On Friday, July 29, the Pennsylvania Attorney General, the Hershey Trust Company and the Milton Hershey School, entered into a written settlement resolving an investigation conducted by the Attorney General concerning certain governance practices of the two entities. The high profile of both the parties and of the investigation, and the terms of the settlement, are worthy of health system governance committee review.
The investigation had been prompted by Attorney General concerns with Hershey compliance with a previous 2013 settlement between the parties on certain governance related issues. The key terms of the 2016 settlement reflect the particular focus of the Attorney General’s scrutiny. Those terms included ten year term limits for board members; mandatory performance evaluations; the resignations of five individual directors; required notice to the Attorney General on board nominations and a best efforts commitment to nominate candidates with appropriate education, training and experience; limits on director compensation; limits on cross-directorships with other Hershey-related entities; and clarifications to the existing Hershey conflicts of interest policy.

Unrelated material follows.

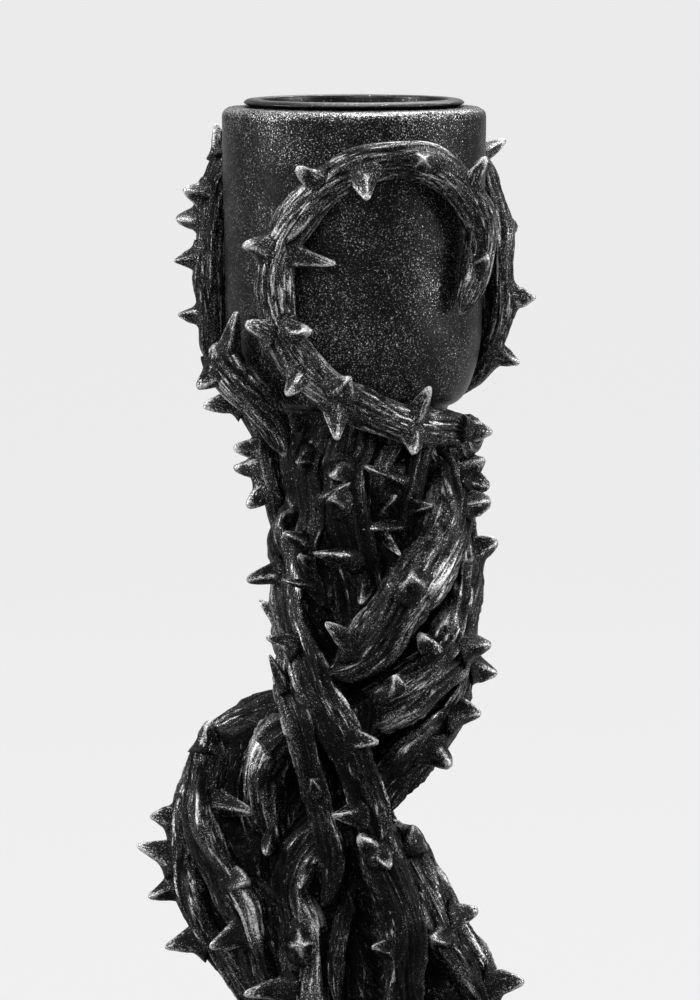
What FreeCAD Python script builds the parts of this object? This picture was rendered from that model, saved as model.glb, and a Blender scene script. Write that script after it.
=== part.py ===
import FreeCAD, Part
import math
import os

# Thorn-vine candle stand: a round cup with a lift-out liner on a stem of wound vines over a domed foot.
# Millimetres, +Z up, -Y to the front, origin on the table under the middle of the foot.

Vector = FreeCAD.Vector
UP = Vector(0, 0, 1)
FULL_TURN = 360.0

# Candle cup
CUP_RIM_HEIGHT = 168.0
CUP_RIM_RADIUS = 16.5
CUP_WAIST_RADIUS = 16.0
CUP_STRAIGHT_DEPTH = 26.5
CUP_ROUND_DEPTH = 10.5
CUP_NECK_RADIUS = 11.6
CUP_NECK_DEPTH = 3.0
CUP_RIM_ROUND = 1.0
CUP_BORE_DEPTH = 33.0

# Lift-out liner
LINER_OUTER_RADIUS = 12.4
LINER_WALL = 0.9
LINER_DEPTH = 27.0
LINER_FLOOR = 1.0
LINER_LIP_RADIUS = 13.75
LINER_LIP_RISE = 1.0
LINER_LIP_EDGE = 0.45
LINER_LIP_CREST_SHARE = 0.35
LINER_CLEARANCE = 0.3

# Pricket in the liner's floor
SPIKE_RADIUS = 2.2
SPIKE_TIP_RADIUS = 0.35
SPIKE_LENGTH = 14.0
SPIKE_SHANK_RADIUS = 1.3
SPIKE_HEAD_RADIUS = 2.6
SPIKE_HEAD_THICKNESS = 0.8
COLLAR_RADIUS = 5.0
COLLAR_THICKNESS = 1.2
SHANK_CLEARANCE = 0.1

# Tie rod and its fasteners
ROD_RADIUS = 2.0
ROD_CLEARANCE = 0.2
NUT_FLATS = 7.0
NUT_HEIGHT = 2.2
WASHER_RADIUS = 4.5
WASHER_THICKNESS = 0.6
ROD_STICK_OUT = 0.4

# Foot
FOOT_RADIUS = 46.0
FOOT_EDGE_HEIGHT = 5.0
FOOT_EDGE_ROUND = 1.5
FOOT_DOME_RISE = 9.0
FOOT_BOSS_RADIUS = 12.0
CORE_FOOT_RADIUS = 11.0
FOOT_BOSS_RISE = 1.0
RECESS_RADIUS = 36.0
RECESS_DEPTH = 6.0
BALLAST_CLEARANCE = 0.3
BALLAST_HOLE_RADIUS = 7.0
FELT_RADIUS = 44.0
FELT_THICKNESS = 1.5

# Vines
BROAD_RADIUS = 2.65
MIDDLE_RADIUS = 2.15
SLIM_RADIUS = 1.6
THIN_RADIUS = 1.15
VINE_GAP = 0.25
TIP_TAPER = 11.0
TIP_SHARE = 0.16
BLUNT_TAPER = 2.0
BLUNT_SHARE = 0.62
SAMPLE_STEP = 1.25
RING_EVERY = 2
SWELL_SHARE = 0.06
SWELL_LENGTH = 9.0
SETTLE_ROUNDS = 90
SETTLE_REFRESH = 6
SETTLE_STRIDE = 0.35
SETTLE_SHARE = 0.6
CORE_RING_STEP = 2.5
CUP_PROBE_SHARES = (-0.5, 0.0, 0.3, 0.55, 0.75, 0.9)

# Thorns, as shares of the vine's radius or of the thorn's own length
THORN_BASE_SHARE = 0.58
THORN_FOOT_SHARE = 0.70
THORN_MIDDLE_SHARE = 0.66
THORN_TIP_SHARE = 0.32
THORN_LENGTH = 3.6
THORN_LENGTH_SHARES = (1.0, 0.8, 1.15, 0.7)
THORN_SPACING = 11.0
THORN_ROLL_STEP = 137.5
THORN_ROLL_SWING = 63.0
THORN_LIFT = 18.4
THORN_SHORTEN_SHARES = (1.0, 0.8, 0.62)
THORN_TURNS = 6
THORN_PROBES = 5

# The photograph's frame, which the seen points below are given in
CUP_HALF_WIDTH_PIXELS = 132.5
AXIS_PIXEL = 354.0
RIM_PIXEL = 106.0
MIDDLE_PIXELS = (350.0, 500.0)
VIEW_PITCH = 5.9
VIEW_DISTANCE_SHARE = 48.5

# Routes of the vines: pixel across, pixel down, and how many pixels nearer than the stem's axis.
CUP_VINE_FRONT_PIXELS = [
    (458, 446, 46), (450, 430, 62), (425, 427, 86), (400, 423, 103), (370, 411, 114), (340, 395, 124),
    (310, 370, 130), (290, 345, 130), (278, 312, 126), (275, 280, 126), (282, 245, 130), (303, 210, 141),
    (328, 185, 148), (358, 168, 151), (395, 160, 146), (430, 165, 130), (455, 185, 110), (472, 210, 91),
    (478, 240, 82), (475, 270, 85), (468, 295, 91), (461, 312, 96)]
CUP_VINE_RIGHT_TURN = 135.0
CUP_VINE_LEFT_PIXELS = [
    (335, 575, -88), (308, 548, -64), (286, 518, -28), (276, 488, -18), (271, 460, -34), (267, 432, -60),
    (250, 400, -72), (230, 368, -62), (218, 340, -48), (212, 300, -40), (211, 260, -40), (213, 220, -48),
    (218, 185, -60), (228, 160, -82), (247, 143, -106), (268, 141, -124), (285, 157, -134), (291, 185, -136),
    (287, 215, -134), (280, 240, -130)]
SHOULDER_VINE_PIXELS = [
    (224, 352, 60), (233, 363, 66), (245, 380, 74), (262, 403, 84), (275, 428, 88), (284, 454, 84)]
NECK_VINE_LEFT_PIXELS = [
    (318, 440, 80), (312, 465, 84), (314, 490, 86), (315, 518, 86), (307, 546, 86), (312, 575, 88),
    (323, 604, 92)]
NECK_VINE_MIDDLE_PIXELS = [
    (350, 438, 88), (341, 472, 92), (346, 508, 94), (357, 550, 92), (370, 582, 88), (390, 599, 82)]
NECK_VINE_RIGHT_PIXELS = [
    (420, 444, 58), (417, 470, 66), (411, 505, 74), (407, 540, 74), (404, 568, 72)]
NECK_VINE_CURL_PIXELS = [
    (386, 446, 66), (376, 470, 72), (375, 500, 76), (379, 528, 80), (384, 552, 84)]
CROSS_VINE_UPPER_PIXELS = [
    (432, 456, 30), (446, 482, 44), (451, 512, 62), (443, 545, 84), (422, 578, 104), (400, 607, 114),
    (378, 638, 116), (354, 662, 114), (328, 673, 110)]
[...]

The settlement brings to a close what has been to date one of the most prominent governance controversies in the nonprofit sector. While the terms and conditions set forth in the settlement reflect the measures deemed necessary by the Attorney General to protect the charitable interests, they should not be viewed as per se governance “best practices.” The more significant lesson to nonprofit health systems from the settlement is the extent to which state charity officials will scrutinize and investigate charitable organizations where deemed necessary to preserve charitable assets—and the financial, operational and reputational costs (to both the organization and to individual directors) arising from such scrutiny.